On March 29 the Red Sox trailed the Rangers 4-2 entering the top of the eighth. Carlos Narvaez came through with an RBI single, but the club went 1-2-3 in the ninth to lose 4-3. Narvaez came up big again on April 24 when he led off the bottom of the eighth with a solo shot to make it 4-3 Seattle. But that was essentially all the Red Sox could muster, with the club going 1-2-3 afterwards and then squandering a two-out walk in the ninth.
On May 3 the Red Sox scored twice in the seventh to cut Minnesota’s lead to 4-3 before stranding the tying run at second in both the eighth and ninth innings. Then the big one came Monday when the Red Sox rallied from being down 6-0 and eventually cut the Angels lead to 7-6 on Ceddanne Rafaela’s leadoff solo home run in the eighth. The Angels went on to retire the last six Red Sox batters afterwards to close out the game.
Poor defense
The Red Sox defense hasn’t been good this season — the club leads all of MLB with 54 errors — but defensive miscues haven’t played as large a role in Boston’s close losses as you might think.
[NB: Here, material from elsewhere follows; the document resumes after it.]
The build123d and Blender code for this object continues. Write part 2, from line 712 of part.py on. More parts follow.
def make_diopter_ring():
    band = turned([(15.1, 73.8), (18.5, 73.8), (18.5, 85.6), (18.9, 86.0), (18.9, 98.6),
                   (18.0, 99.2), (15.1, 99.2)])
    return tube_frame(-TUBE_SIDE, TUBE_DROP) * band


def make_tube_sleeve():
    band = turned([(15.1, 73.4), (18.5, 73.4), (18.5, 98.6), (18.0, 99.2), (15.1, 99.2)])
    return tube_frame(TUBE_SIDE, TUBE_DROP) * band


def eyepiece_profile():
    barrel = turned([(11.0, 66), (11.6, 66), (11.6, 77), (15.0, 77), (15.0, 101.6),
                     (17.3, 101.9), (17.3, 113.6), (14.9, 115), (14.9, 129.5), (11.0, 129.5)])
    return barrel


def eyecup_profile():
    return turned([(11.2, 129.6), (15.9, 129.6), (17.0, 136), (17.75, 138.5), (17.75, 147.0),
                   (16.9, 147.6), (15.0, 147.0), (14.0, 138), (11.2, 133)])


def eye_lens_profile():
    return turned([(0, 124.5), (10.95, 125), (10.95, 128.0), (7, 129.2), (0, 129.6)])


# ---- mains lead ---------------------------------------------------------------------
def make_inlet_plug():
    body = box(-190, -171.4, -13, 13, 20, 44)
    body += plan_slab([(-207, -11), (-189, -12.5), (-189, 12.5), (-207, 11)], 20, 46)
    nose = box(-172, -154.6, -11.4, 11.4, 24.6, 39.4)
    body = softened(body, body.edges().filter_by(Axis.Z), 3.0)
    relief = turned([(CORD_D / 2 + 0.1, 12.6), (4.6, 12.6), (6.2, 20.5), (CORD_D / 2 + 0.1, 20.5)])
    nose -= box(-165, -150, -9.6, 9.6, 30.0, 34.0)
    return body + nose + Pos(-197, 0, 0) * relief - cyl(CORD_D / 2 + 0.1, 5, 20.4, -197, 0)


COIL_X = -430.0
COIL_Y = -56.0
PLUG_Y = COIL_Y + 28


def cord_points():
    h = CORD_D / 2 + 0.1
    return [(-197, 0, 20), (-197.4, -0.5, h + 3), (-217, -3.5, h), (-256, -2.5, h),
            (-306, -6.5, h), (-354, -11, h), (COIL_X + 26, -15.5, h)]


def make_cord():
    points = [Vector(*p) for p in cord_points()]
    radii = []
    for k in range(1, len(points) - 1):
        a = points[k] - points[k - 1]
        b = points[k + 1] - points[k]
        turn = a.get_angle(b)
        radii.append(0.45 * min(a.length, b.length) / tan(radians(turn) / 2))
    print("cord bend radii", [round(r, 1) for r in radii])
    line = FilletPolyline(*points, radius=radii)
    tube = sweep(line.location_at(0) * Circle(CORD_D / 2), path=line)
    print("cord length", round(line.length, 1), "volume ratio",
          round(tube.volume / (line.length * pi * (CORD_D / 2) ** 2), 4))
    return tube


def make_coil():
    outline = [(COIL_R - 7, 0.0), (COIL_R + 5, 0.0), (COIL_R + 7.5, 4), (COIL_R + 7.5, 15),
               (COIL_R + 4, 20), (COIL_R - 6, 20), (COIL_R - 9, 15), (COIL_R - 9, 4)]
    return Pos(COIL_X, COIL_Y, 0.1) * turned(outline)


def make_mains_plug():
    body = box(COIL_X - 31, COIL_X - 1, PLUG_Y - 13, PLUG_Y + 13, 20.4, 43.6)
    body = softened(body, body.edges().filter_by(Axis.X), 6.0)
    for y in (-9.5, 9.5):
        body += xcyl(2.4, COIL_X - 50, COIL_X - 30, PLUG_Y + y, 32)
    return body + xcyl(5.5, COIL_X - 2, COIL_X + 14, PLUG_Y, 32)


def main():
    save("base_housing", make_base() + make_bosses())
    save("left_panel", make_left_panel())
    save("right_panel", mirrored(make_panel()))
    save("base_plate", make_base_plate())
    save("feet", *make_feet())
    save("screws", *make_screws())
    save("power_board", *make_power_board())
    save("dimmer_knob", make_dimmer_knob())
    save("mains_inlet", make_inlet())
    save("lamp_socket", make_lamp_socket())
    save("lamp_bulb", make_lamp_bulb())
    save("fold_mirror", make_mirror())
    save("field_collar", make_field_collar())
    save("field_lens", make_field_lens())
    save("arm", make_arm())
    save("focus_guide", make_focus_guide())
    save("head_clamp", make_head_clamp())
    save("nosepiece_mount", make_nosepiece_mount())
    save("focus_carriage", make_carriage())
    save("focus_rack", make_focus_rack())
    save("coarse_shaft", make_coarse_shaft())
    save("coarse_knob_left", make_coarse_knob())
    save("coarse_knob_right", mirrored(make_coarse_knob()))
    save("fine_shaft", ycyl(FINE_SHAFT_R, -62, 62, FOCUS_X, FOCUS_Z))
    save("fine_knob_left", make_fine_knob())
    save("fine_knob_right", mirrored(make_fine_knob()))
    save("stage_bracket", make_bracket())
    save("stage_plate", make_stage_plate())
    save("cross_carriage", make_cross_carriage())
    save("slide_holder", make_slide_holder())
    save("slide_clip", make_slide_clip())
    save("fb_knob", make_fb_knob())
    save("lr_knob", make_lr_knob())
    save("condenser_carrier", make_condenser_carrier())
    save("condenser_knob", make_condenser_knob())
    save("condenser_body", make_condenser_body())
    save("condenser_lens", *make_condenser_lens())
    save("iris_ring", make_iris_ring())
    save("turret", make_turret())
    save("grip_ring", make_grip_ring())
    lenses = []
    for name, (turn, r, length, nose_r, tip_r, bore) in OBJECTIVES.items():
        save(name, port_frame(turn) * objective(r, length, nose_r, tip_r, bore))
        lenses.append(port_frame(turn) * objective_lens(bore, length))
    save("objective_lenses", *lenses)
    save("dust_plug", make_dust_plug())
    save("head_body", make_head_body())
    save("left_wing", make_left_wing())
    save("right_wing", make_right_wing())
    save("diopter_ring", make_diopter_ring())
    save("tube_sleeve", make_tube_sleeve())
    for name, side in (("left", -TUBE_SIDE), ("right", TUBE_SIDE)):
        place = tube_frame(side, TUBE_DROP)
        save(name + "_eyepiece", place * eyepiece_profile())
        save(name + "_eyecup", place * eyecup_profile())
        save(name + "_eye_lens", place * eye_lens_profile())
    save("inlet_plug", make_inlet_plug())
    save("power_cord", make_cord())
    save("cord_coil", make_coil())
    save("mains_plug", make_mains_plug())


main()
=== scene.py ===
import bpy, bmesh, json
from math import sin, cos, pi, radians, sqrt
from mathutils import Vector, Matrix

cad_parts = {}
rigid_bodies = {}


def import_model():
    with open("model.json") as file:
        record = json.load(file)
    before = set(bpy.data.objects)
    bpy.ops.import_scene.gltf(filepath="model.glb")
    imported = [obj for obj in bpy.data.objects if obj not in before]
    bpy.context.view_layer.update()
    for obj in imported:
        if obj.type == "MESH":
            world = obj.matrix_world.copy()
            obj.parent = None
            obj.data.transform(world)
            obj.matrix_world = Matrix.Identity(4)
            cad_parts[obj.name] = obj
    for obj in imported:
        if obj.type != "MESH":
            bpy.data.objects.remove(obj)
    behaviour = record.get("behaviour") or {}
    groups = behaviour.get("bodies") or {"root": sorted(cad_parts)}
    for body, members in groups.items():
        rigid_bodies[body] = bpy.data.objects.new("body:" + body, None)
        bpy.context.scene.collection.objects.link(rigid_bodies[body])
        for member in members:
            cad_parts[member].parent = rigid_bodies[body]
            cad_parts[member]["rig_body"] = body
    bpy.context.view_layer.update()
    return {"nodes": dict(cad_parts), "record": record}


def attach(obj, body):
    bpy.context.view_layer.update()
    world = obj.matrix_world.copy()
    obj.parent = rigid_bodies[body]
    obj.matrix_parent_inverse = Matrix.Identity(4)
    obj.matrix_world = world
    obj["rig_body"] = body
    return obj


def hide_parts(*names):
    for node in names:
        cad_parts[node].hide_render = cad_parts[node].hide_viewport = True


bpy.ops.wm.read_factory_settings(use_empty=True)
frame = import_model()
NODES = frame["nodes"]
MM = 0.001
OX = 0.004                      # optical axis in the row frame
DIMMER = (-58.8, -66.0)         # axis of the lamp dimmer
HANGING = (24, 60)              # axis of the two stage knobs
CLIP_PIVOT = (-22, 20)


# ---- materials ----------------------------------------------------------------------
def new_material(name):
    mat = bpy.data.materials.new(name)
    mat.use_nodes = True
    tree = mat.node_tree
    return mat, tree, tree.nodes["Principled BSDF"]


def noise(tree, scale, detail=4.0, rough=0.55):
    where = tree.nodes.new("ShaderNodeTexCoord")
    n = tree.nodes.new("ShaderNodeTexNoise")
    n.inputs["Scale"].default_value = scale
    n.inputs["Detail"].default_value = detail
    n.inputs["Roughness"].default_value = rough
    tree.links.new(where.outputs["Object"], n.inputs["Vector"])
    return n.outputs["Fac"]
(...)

Boston has only committed two or more errors in three of their 17 one-run losses, and there are only four games where poor defense has meaningfully contributed to an eventual one-run loss. Overall the Red Sox have committed two or more errors in 16 games, going 6-10 in those instances, and usually when the team lays an egg the result has been a much more convincing defeat.
The most notable defense-enabled loss came this past Wednesday, when the Red Sox committed four errors against the Angels, including one in the 10th inning that contributed to Los Angeles eventually scoring the game-winning run. Another lowlight came on May 14 in Detroit, when a Connor Wong error allowed the go-ahead runner to reach third and eventually score on Justyn-Henry Malloy’s walk-off single.
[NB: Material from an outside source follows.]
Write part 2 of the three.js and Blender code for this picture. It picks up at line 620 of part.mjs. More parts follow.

Admittedly this is an imperfect analysis. Errors only account for the most glaring defensive mistakes and less obvious miscues like missing the cutoff man or throwing to the wrong base don’t show up in the box score but can be just as impactful within a game. Clearly defense is a problem the Red Sox need to work out, but as far as explaining the club’s one-run woes, it’s not necessarily at the top of the list.
Youth and inexperience
While those four issues are the practical explanations for how the Red Sox keep losing one-run games, the primary underlying cause has been the team’s collective youth.
Of the team’s nine primary position players, six have three or fewer years of service time, including two rookies (Kristian Campbell and Carlos Narvaez) and two second-year players (Wilyer Abreu, Ceddanne Rafaela). Two players intended to anchor the heart of the order — Alex Bregman and Triston Casas — are also out injured, and their replacements have either been rookies (Marcelo Mayer) or guys who would ideally come off the bench (Romy Gonzalez, Abraham Toro).
That inexperience has repeatedly been cited by manager Alex Cora and the players themselves when asked about all the one-run losses, though not everyone necessarily views it as a negative.
“Personally I think it says we’re a really really good team and we’ve been in a lot of games, but we’ve just got to get over that hump,” outfielder Jarren Duran said after this past Monday’s loss to the Angels. “We’ve got a lot of young guys that are just learning to compete at this level.”
“I know we’re going to hit our stride eventually where those guys figure it out, because they’re figuring it out at the big league level,” he continued later. “These guys are learning every single day, it’s only a matter of time before it clicks for them.”
The glass half-full view is that right now the Red Sox are taking their lumps, but at some point the club will flip a switch and turn into the contender everyone thought they could be all along. Look at the Detroit Tigers, they were practically toast as late in the season as mid-August last year before going on a run to make the playoffs. Now they have the best record in baseball.
Could the Red Sox pull off something similar?
Maybe, but the less optimistic view is that by the time the Red Sox get their act together and learn how to win, it might already be too late.